Stay tuned, as new sun-grazing comets appear every few days . . .
AND…
From Our Friends at Spaceweather:
INCREASING SOLAR ACTIVITY CLEANS UP SAT-DEBRIS: Earth’s atmosphere has been puffing up in response to increasing levels of UV radiation from sunspots. This is good news for satellite operators, because a puffed up atmosphere helps clean up low-Earth orbit. “The number of cataloged debris in Earth orbit actually decreased during 2011,” reports Nick Johnson in NASA’s Orbital Debris Quarterly newsletter. “[The figure below] illustrates how the rate of debris reentries from the Fengyun-1C anti-satellite test of January 2007 increased during the past year.”
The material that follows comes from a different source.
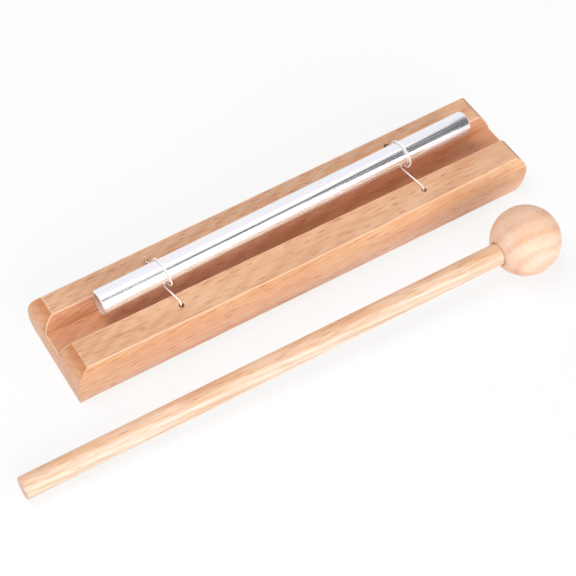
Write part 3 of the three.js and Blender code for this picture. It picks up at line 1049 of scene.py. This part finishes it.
def soft_lamp(name, place, watts, width, height):
    """A lamp of width by height at a place in millimetres, facing the target."""
    data = bpy.data.lights.new(name, "AREA")
    data.shape, data.energy = "RECTANGLE", watts
    data.size, data.size_y = width * mm, height * mm
    lamp = bpy.data.objects.new(name, data)
    spot = np.array(place, float)
    aim = Vector((np.array(lamp_target) - spot).tolist())
    turn = aim.to_track_quat("-Z", "Y").to_matrix().to_4x4()
    lamp.matrix_world = Matrix.Translation(Vector(spot * mm)) @ turn
    bpy.context.scene.collection.objects.link(lamp)
    return lamp


front_lamp = soft_lamp("front lamp", (100, -1300, 600), 16.5, 2000, 900)
back_lamp = soft_lamp("back lamp", (-450, 300, 1250), 10, 800, 800)
front_lamp.visible_glossy = back_lamp.visible_glossy = False
print("lamps:", front_lamp.name, back_lamp.name)

# %% [markdown]
# Polished metal needs something to show, so a panel hangs over the table for it alone.
#
# A long dark slot in the bright panel draws the thin grey line along the bar, and the slot opens
# out to the right, which darkens the bar's right end. Behind the slot the panel is white up to a
# faint grey line and a cool white beyond it, which gives the bar's upper side two bands. In front
# a bright low strip lights the bar's lower rim, and it fades to the right. The panel is seen in
# reflections only: it lights nothing and casts no shadow. On the panel, phi is the angle from
# straight up towards the front, and the right share is the reach to the right over the distance
# from the bar's line.

# %% Panel place
panel_height = 900
panel_material, panel_tree = new_material("bright panel with a dark slot")
panel_place = node(panel_tree, "TexCoord").outputs["Object"]
panel_parts = node(panel_tree, "SeparateXYZ", {0: panel_place}).outputs
front_inputs = {0: panel_parts[1], 1: -1 / (panel_height * mm)}
front_slope = node(panel_tree, "Math", front_inputs, operation="MULTIPLY")
phi = node(panel_tree, "Math", {0: front_slope.outputs[0]}, operation="ARCTANGENT").outputs[0]
flat_place = node(panel_tree, "VectorMath", {0: panel_place, 1: (0, 1, 1)}, operation="MULTIPLY")
distance = node(panel_tree, "VectorMath", {0: flat_place.outputs[0]}, operation="LENGTH")
right_inputs = {0: panel_parts[0], 1: distance.outputs["Value"]}
right_share = node(panel_tree, "Math", right_inputs, operation="DIVIDE").outputs[0]
print("panel over the table, mm:", panel_height)

# %% Panel slot
slot_half = node(
    panel_tree,
    "ValToRGB",
    {"Fac": right_share},
    stops=[(0.0, 0.16), (0.45, 0.18), (0.505, 0.26), (0.565, 0.4), (0.63, 0.66), (0.69, 0.85)],
)
slot_middle = math.radians(32.5)
off_middle = node(panel_tree, "Math", {0: phi, 1: slot_middle}, operation="SUBTRACT")
off_size = node(panel_tree, "Math", {0: off_middle.outputs[0]}, operation="ABSOLUTE")
off_share = node(
    panel_tree, "Math", {0: off_size.outputs[0], 1: slot_half.outputs[0]}, operation="DIVIDE"
)
slot_glow = node(
    panel_tree, "MapRange", {"Value": off_share.outputs[0], 1: 0.7, 2: 1.25, 3: 0.02, 4: 1.0}
)
print("slot's middle, degrees:", round(math.degrees(slot_middle), 1))

# %% Panel tone and strength
tone_place = node(panel_tree, "MapRange", {"Value": phi, 1: -0.6, 2: 0.0})
panel_tone = node(
    panel_tree,
    "ValToRGB",
    {"Fac": tone_place.outputs[0]},
    stops=[(0.3, "#faf8fe"), (0.45, "#e6e4ea"), (0.6, "#ffffff")],
)
back_glow = node(panel_tree, "MapRange", {"Value": phi, 1: -0.33, 2: -0.24, 3: 1.0, 4: 1.14})
front_glow = node(panel_tree, "MapRange", {"Value": phi, 1: 1.1, 2: 1.25, 3: 1.2, 4: 12.0})
right_fade = node(panel_tree, "MapRange", {"Value": right_share, 1: 0.45, 2: 0.62, 3: 1.0, 4: 0.3})
front_strength = node(
    panel_tree, "Math", {0: front_glow.outputs[0], 1: right_fade.outputs[0]}, operation="MULTIPLY"
)
in_front = node(panel_tree, "MapRange", {"Value": phi, 1: 0.5, 2: 0.7})
side_strength = node(
    panel_tree,
    "Mix",
    {0: in_front.outputs[0], 2: back_glow.outputs[0], 3: front_strength.outputs[0]},
)
panel_strength = node(
    panel_tree, "Math", {0: slot_glow.outputs[0], 1: side_strength.outputs[0]}, operation="MULTIPLY"
)
panel_light = node(
    panel_tree, "Emission", {"Color": panel_tone.outputs[0], "Strength": panel_strength.outputs[0]}
)
node(panel_tree, "OutputMaterial", {"Surface": panel_light.outputs[0]})
print("made", panel_material.name)

# %% Panel
panel_corners = [[-3500, -4500], [5500, -4500], [5500, 3500], [-3500, 3500]]
panel_points = np.array([[x, y, panel_height] for x, y in panel_corners], float)
panel = make_piece("panel", panel_points, [[0, 3, 2, 1]])
panel.data.materials.append(panel_material)
panel.visible_camera = panel.visible_diffuse = panel.visible_shadow = False
panel.visible_transmission = False
print("panel, mm:", np.ptp(panel_points, axis=0).tolist())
“Even though only 6% of the total 3218 cataloged debris from the ill-advised engagement had reentered by the end of 2011, half of these debris fell out of orbit in the past 12 months,” he points out. “Likewise, many debris from the 2009 accidental collision of Cosmos 2251 and Iridium 33 are accelerating their departure from Earth orbit. In the absence of a new major satellite breakup, the overall orbital debris population should continue to decrease during 2012 and 2013.”
I haven’t received my copy of Orbital Debris Quarterly yet, the mailman is stuck in the snow, so, i’ll have to use the link in the article 😆 .
And a BONUS! Part 3:
INCOMING CME: Active sunspot 1401 erupted yesterday, Jan. 19th around 16:30 UT, producing an M3-class solar flare and a full-halo coronal mass ejection (CME). The Solar and Heliospheric Observatory recorded the cloud expanding almost directly toward Earth:
Analysts at the Goddard Space Weather Lab say strong geomagnetic storms are possible when the cloud arrives this weekend. Their animated forecast track predicts an impact on Jan. 21st at 22:30 UT (+/- 7 hrs). Aurora alerts: text, voice.
The cloud is also heading for Mars, due to hit the Red Planet on Jan. 24th. NASA’s Curiosity rover, en route to Mars now, is equipped to study solar storms and might be able to detect a change in the energetic particle environment when the CME passes by.